**WHAT THE TASK REQUIRES:** Write out every single entry exactly.

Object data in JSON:
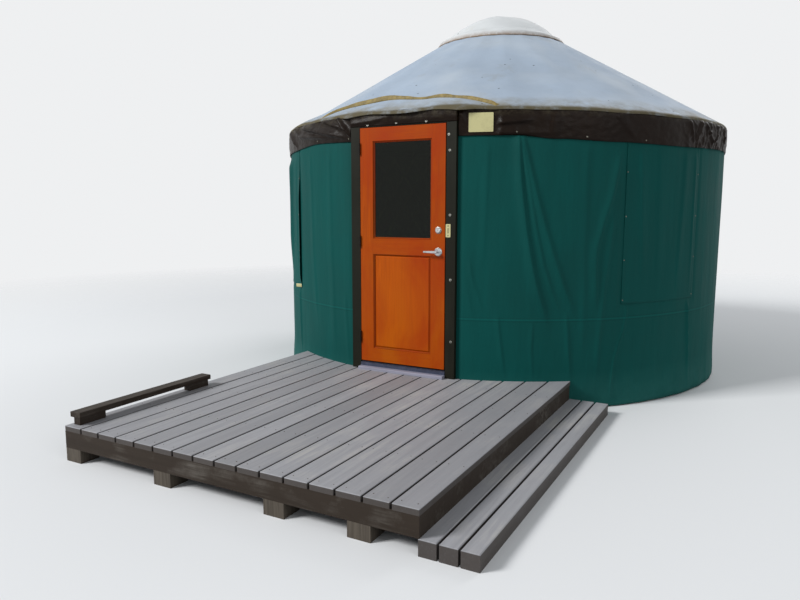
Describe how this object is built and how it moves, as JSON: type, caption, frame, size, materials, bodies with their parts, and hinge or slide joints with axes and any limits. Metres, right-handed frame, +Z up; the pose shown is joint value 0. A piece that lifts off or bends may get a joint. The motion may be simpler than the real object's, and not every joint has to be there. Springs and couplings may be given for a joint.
{
  "type": "yurt",
  "caption": "Round yurt with a lattice wall, coned fabric roof and crown cap, one hinged door, a timber platform, a raised porch and a side step.",
  "frame": {"origin": "on the yurt's axis at the level of the floor it stands on, in the middle of the centre sleeper's underside", "axes": "+Z up, the door and the porch towards -Y, +X to the right of a person who faces the door from outside"},
  "size_m": [4.622, 6.9308, 3.7257],
  "materials": {
    "plywood": "sanded plywood",
    "framing_timber": "rough sawn softwood",
    "cable_steel": "galvanised",
    "rafter_timber": "planed softwood",
    "lath_timber": "planed softwood",
    "cap_canvas": "coated canvas, stained at its rim",
    "roof_vinyl": "matt coated fabric, stained",
    "valance_vinyl": "matt coated fabric",
    "wall_vinyl": "satin coated fabric",
    "clear_vinyl": "clear flexible sheet",
    "frame_paint": "dark satin paint",
    "threshold_timber": "pale weathered paint",
    "saddle_aluminium": "dull mill finish",
    "door_timber": "orange stain and varnish",
    "door_glass": "clear glass before a dark room",
    "hinge_steel": "dark bronze",
    "satin_steel": "satin",
    "plate_paint": "cream paint",
    "deck_paint": "worn grey deck paint"
  },
  "bodies": {
    "root": {"crown_cap": "cap_canvas", "crown_hoops": "rafter_timber", "crown_ring": "rafter_timber", "door_header": "frame_paint", "door_jambs": "frame_paint", "frame_hinges": "hinge_steel", "kerb_blocks": "deck_paint", "kerb_rail": "deck_paint", "lattice_inner_laths": "lath_timber", "lattice_outer_laths": "lath_timber", "platform_floor": "plywood", "platform_joists": "framing_timber", "platform_rim": "framing_timber", "platform_sleepers": "framing_timber", "porch_deck": "deck_paint", "porch_fascias": "deck_paint", "porch_footings": "framing_timber", "porch_joists": "framing_timber", "rafters": "rafter_timber", "roof_cover": "roof_vinyl", "sign_plate": "plate_paint", "step_timbers": "deck_paint", "strike_plate": "plate_paint", "tension_cable": "cable_steel", "threshold_board": "threshold_timber", "threshold_saddle": "saddle_aluminium", "valance": "valance_vinyl", "wall_back_left": "wall_vinyl", "wall_back_right": "wall_vinyl", "wall_front_left": "wall_vinyl", "wall_front_right": "wall_vinyl", "wall_side_left": "wall_vinyl", "wall_side_right": "wall_vinyl", "window_flap_left": "wall_vinyl", "window_flap_right": "wall_vinyl", "window_panes": "clear_vinyl"},
    "door": {"door_stiles": "door_timber", "door_rails": "door_timber", "door_beads": "door_timber", "door_glass": "door_glass", "door_panel": "door_timber", "leaf_hinges": "hinge_steel", "lever_roses": "satin_steel", "deadbolt": "satin_steel"},
    "lever": {"lever_handle": "satin_steel"}
  },
  "joints": [
    {"name": "door_swing", "type": "hinge", "parent": "root", "child": "door", "pos_m": [-0.409, -2.29, 1.332], "axis": [0, 0, -1], "range_deg": [0, 100]},
    {"name": "lever_turn", "type": "hinge", "parent": "door", "child": "lever", "pos_m": [0.3465, -2.258, 1.308], "axis": [0, -1, 0], "range_deg": [0, 45], "stiffness_Nm_per_rad": 0.6, "springref_deg": -85.94}
  ]
}
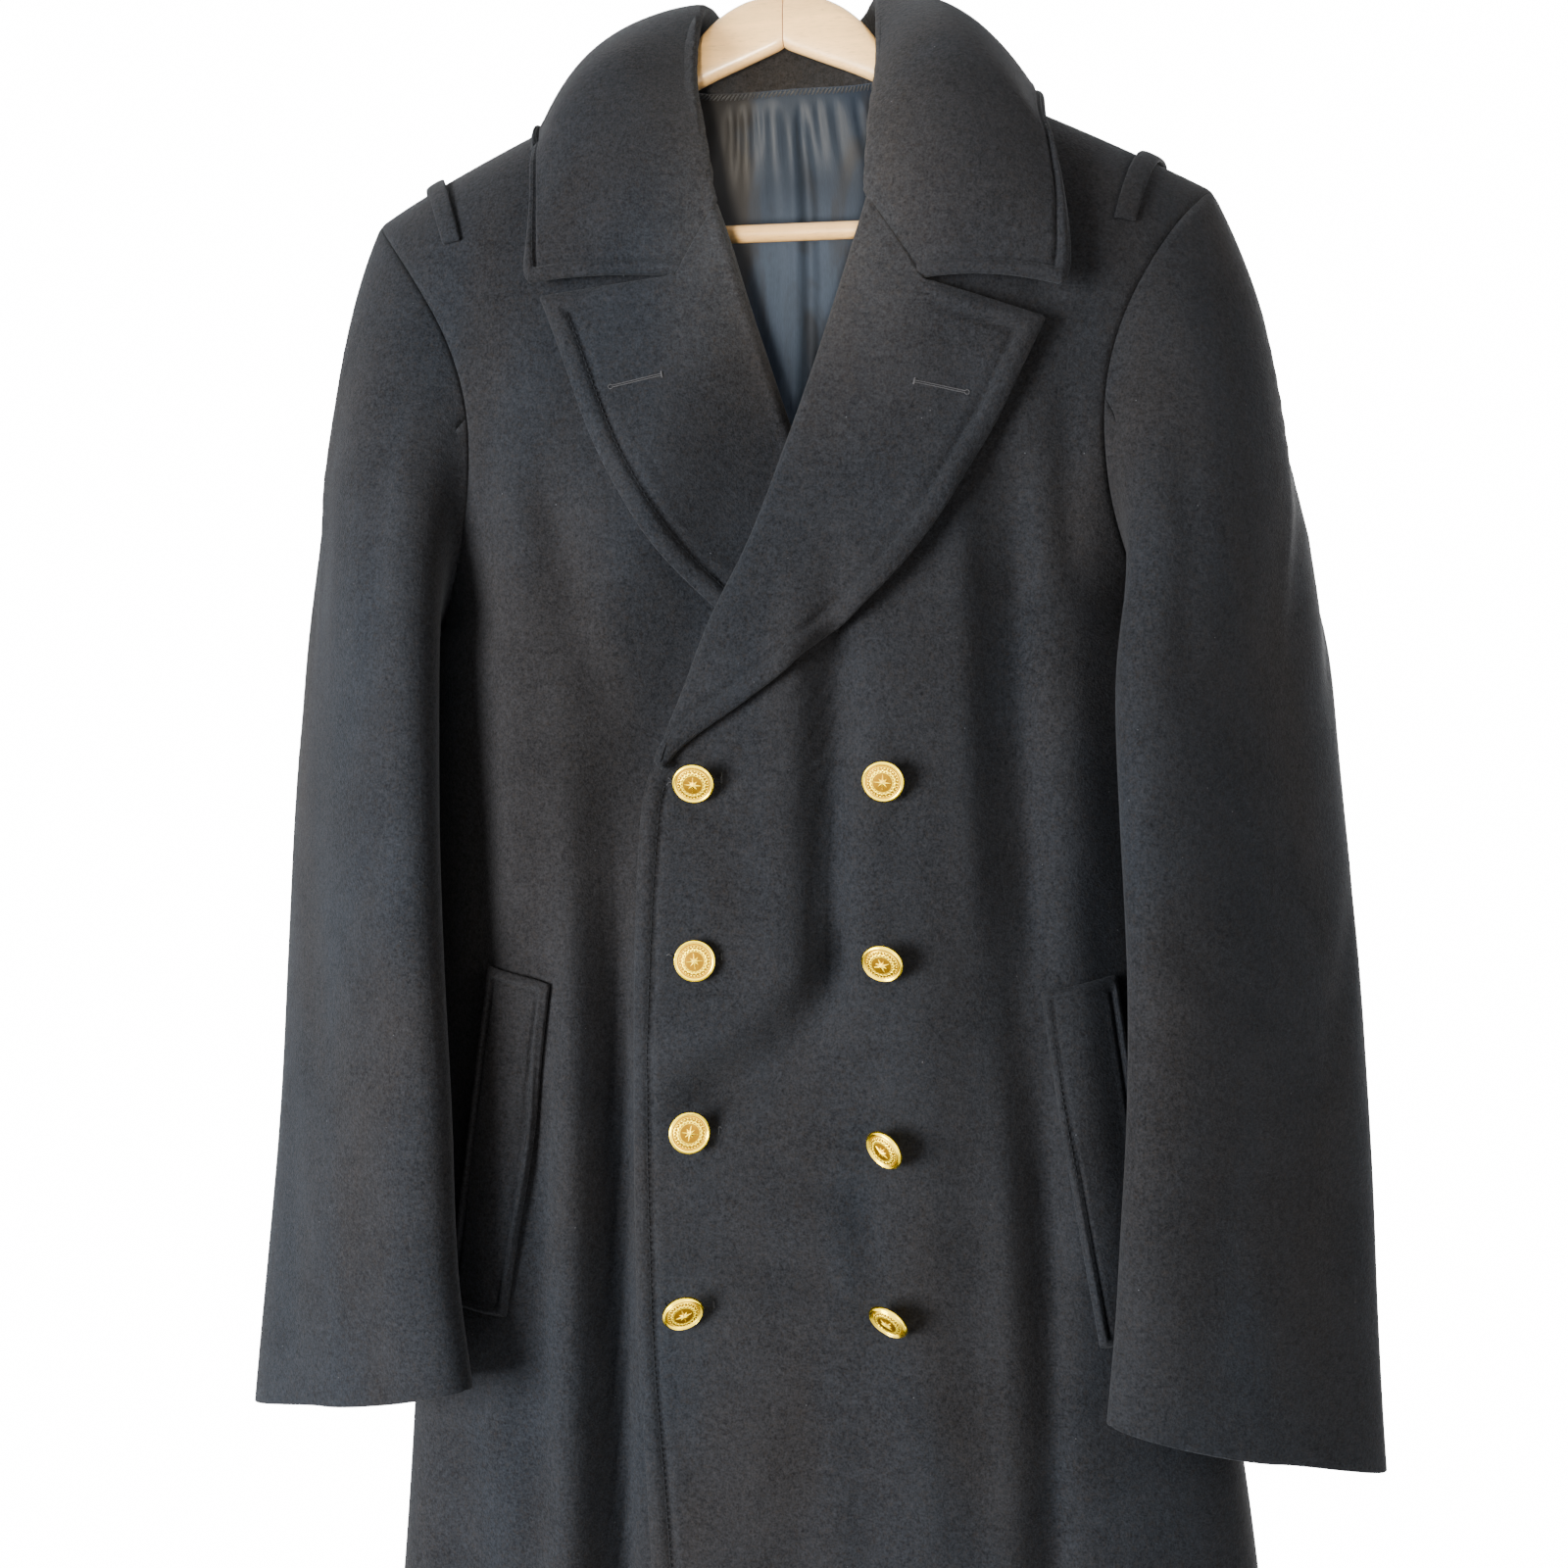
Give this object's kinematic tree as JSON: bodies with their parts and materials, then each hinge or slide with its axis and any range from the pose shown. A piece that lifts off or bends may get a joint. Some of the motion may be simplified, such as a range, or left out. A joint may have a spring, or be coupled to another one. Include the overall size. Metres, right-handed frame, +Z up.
{
  "type": "double-breasted bridge coat on a wooden coat hanger",
  "caption": "Dark navy wool double-breasted bridge coat with gilt buttons, wide collar and peaked lapels, hanging on a wooden coat hanger.",
  "frame": {"origin": "under the top of the hanger's hook, where it rests on its rail, on the hanger's middle plane", "axes": "+X to the wearer's left, +Y to the coat's back, +Z up; the coat's front faces -Y"},
  "size_m": [0.6357, 0.2022, 1.2486],
  "materials": {
    "melton": "thick fulled wool, matt with a short nap",
    "lining": "smooth satin",
    "gilt": "gilt, polished",
    "wood": "varnished beech",
    "steel": "bright plated steel"
  },
  "bodies": {
    "root": {"front_left": "melton", "front_right": "melton", "back_left": "melton", "back_right": "melton", "sleeve_left_upper": "melton", "sleeve_left_under": "melton", "sleeve_right_upper": "melton", "sleeve_right_under": "melton", "lapel_left": "melton", "lapel_right": "melton", "collar": "melton", "welt_left": "melton", "welt_right": "melton", "shoulder_loop_left": "melton", "shoulder_loop_right": "melton", "lining_back": "lining", "button_left_1": "gilt", "button_left_2": "gilt", "button_left_3": "gilt", "button_left_4": "gilt", "button_right_1": "gilt", "button_right_2": "gilt", "button_right_3": "gilt", "button_right_4": "gilt", "hanger_arm_left": "wood", "hanger_arm_right": "wood", "hanger_bar": "wood", "hanger_ferrule": "steel", "hanger_hook": "steel"}
  },
  "joints": []
}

**RESPONSE TO THE TASK:**
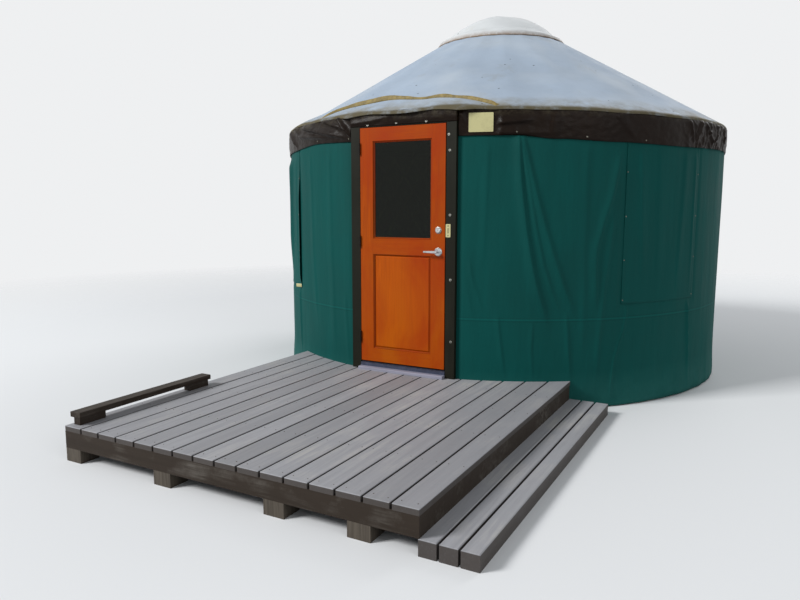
Describe how this object is built and how it moves, as JSON: type, caption, frame, size, materials, bodies with their parts, and hinge or slide joints with axes and any limits. Metres, right-handed frame, +Z up; the pose shown is joint value 0. A piece that lifts off or bends may get a joint. The motion may be simpler than the real object's, and not every joint has to be there. Springs and couplings may be given for a joint.
{
  "type": "yurt",
  "caption": "Round yurt with a lattice wall, coned fabric roof and crown cap, one hinged door, a timber platform, a raised porch and a side step.",
  "frame": {"origin": "on the yurt's axis at the level of the floor it stands on, in the middle of the centre sleeper's underside", "axes": "+Z up, the door and the porch towards -Y, +X to the right of a person who faces the door from outside"},
  "size_m": [4.622, 6.9308, 3.7257],
  "materials": {
    "plywood": "sanded plywood",
    "framing_timber": "rough sawn softwood",
    "cable_steel": "galvanised",
    "rafter_timber": "planed softwood",
    "lath_timber": "planed softwood",
    "cap_canvas": "coated canvas, stained at its rim",
    "roof_vinyl": "matt coated fabric, stained",
    "valance_vinyl": "matt coated fabric",
    "wall_vinyl": "satin coated fabric",
    "clear_vinyl": "clear flexible sheet",
    "frame_paint": "dark satin paint",
    "threshold_timber": "pale weathered paint",
    "saddle_aluminium": "dull mill finish",
    "door_timber": "orange stain and varnish",
    "door_glass": "clear glass before a dark room",
    "hinge_steel": "dark bronze",
    "satin_steel": "satin",
    "plate_paint": "cream paint",
    "deck_paint": "worn grey deck paint"
  },
  "bodies": {
    "root": {"crown_cap": "cap_canvas", "crown_hoops": "rafter_timber", "crown_ring": "rafter_timber", "door_header": "frame_paint", "door_jambs": "frame_paint", "frame_hinges": "hinge_steel", "kerb_blocks": "deck_paint", "kerb_rail": "deck_paint", "lattice_inner_laths": "lath_timber", "lattice_outer_laths": "lath_timber", "platform_floor": "plywood", "platform_joists": "framing_timber", "platform_rim": "framing_timber", "platform_sleepers": "framing_timber", "porch_deck": "deck_paint", "porch_fascias": "deck_paint", "porch_footings": "framing_timber", "porch_joists": "framing_timber", "rafters": "rafter_timber", "roof_cover": "roof_vinyl", "sign_plate": "plate_paint", "step_timbers": "deck_paint", "strike_plate": "plate_paint", "tension_cable": "cable_steel", "threshold_board": "threshold_timber", "threshold_saddle": "saddle_aluminium", "valance": "valance_vinyl", "wall_back_left": "wall_vinyl", "wall_back_right": "wall_vinyl", "wall_front_left": "wall_vinyl", "wall_front_right": "wall_vinyl", "wall_side_left": "wall_vinyl", "wall_side_right": "wall_vinyl", "window_flap_left": "wall_vinyl", "window_flap_right": "wall_vinyl", "window_panes": "clear_vinyl"},
    "door": {"door_stiles": "door_timber", "door_rails": "door_timber", "door_beads": "door_timber", "door_glass": "door_glass", "door_panel": "door_timber", "leaf_hinges": "hinge_steel", "lever_roses": "satin_steel", "deadbolt": "satin_steel"},
    "lever": {"lever_handle": "satin_steel"}
  },
  "joints": [
    {"name": "door_swing", "type": "hinge", "parent": "root", "child": "door", "pos_m": [-0.409, -2.29, 1.332], "axis": [0, 0, -1], "range_deg": [0, 100]},
    {"name": "lever_turn", "type": "hinge", "parent": "door", "child": "lever", "pos_m": [0.3465, -2.258, 1.308], "axis": [0, -1, 0], "range_deg": [0, 45], "stiffness_Nm_per_rad": 0.6, "springref_deg": -85.94}
  ]
}
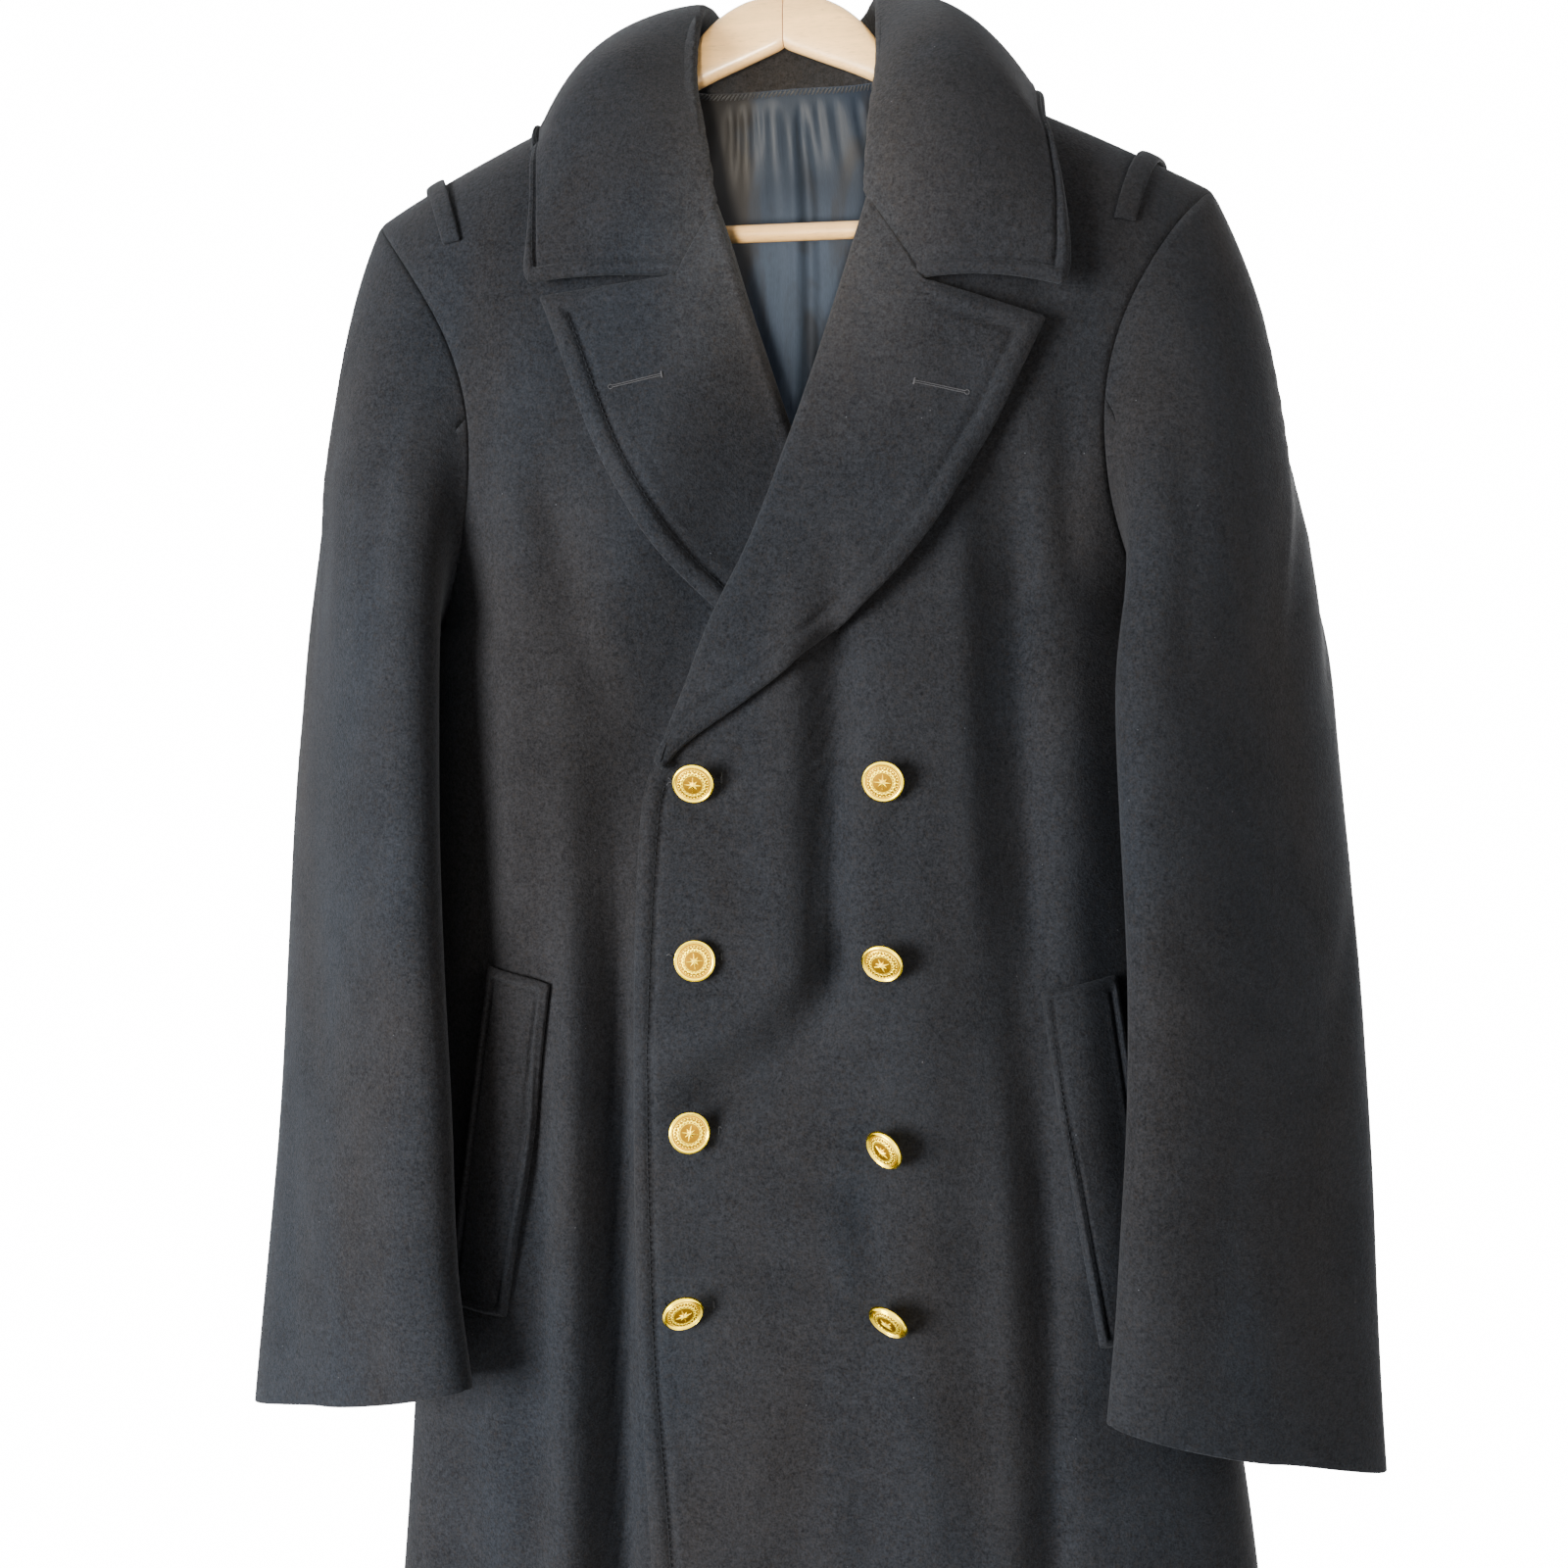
Give this object's kinematic tree as JSON: bodies with their parts and materials, then each hinge or slide with its axis and any range from the pose shown. A piece that lifts off or bends may get a joint. Some of the motion may be simplified, such as a range, or left out. A joint may have a spring, or be coupled to another one. Include the overall size. Metres, right-handed frame, +Z up.
{
  "type": "double-breasted bridge coat on a wooden coat hanger",
  "caption": "Dark navy wool double-breasted bridge coat with gilt buttons, wide collar and peaked lapels, hanging on a wooden coat hanger.",
  "frame": {"origin": "under the top of the hanger's hook, where it rests on its rail, on the hanger's middle plane", "axes": "+X to the wearer's left, +Y to the coat's back, +Z up; the coat's front faces -Y"},
  "size_m": [0.6357, 0.2022, 1.2486],
  "materials": {
    "melton": "thick fulled wool, matt with a short nap",
    "lining": "smooth satin",
    "gilt": "gilt, polished",
    "wood": "varnished beech",
    "steel": "bright plated steel"
  },
  "bodies": {
    "root": {"front_left": "melton", "front_right": "melton", "back_left": "melton", "back_right": "melton", "sleeve_left_upper": "melton", "sleeve_left_under": "melton", "sleeve_right_upper": "melton", "sleeve_right_under": "melton", "lapel_left": "melton", "lapel_right": "melton", "collar": "melton", "welt_left": "melton", "welt_right": "melton", "shoulder_loop_left": "melton", "shoulder_loop_right": "melton", "lining_back": "lining", "button_left_1": "gilt", "button_left_2": "gilt", "button_left_3": "gilt", "button_left_4": "gilt", "button_right_1": "gilt", "button_right_2": "gilt", "button_right_3": "gilt", "button_right_4": "gilt", "hanger_arm_left": "wood", "hanger_arm_right": "wood", "hanger_bar": "wood", "hanger_ferrule": "steel", "hanger_hook": "steel"}
  },
  "joints": []
}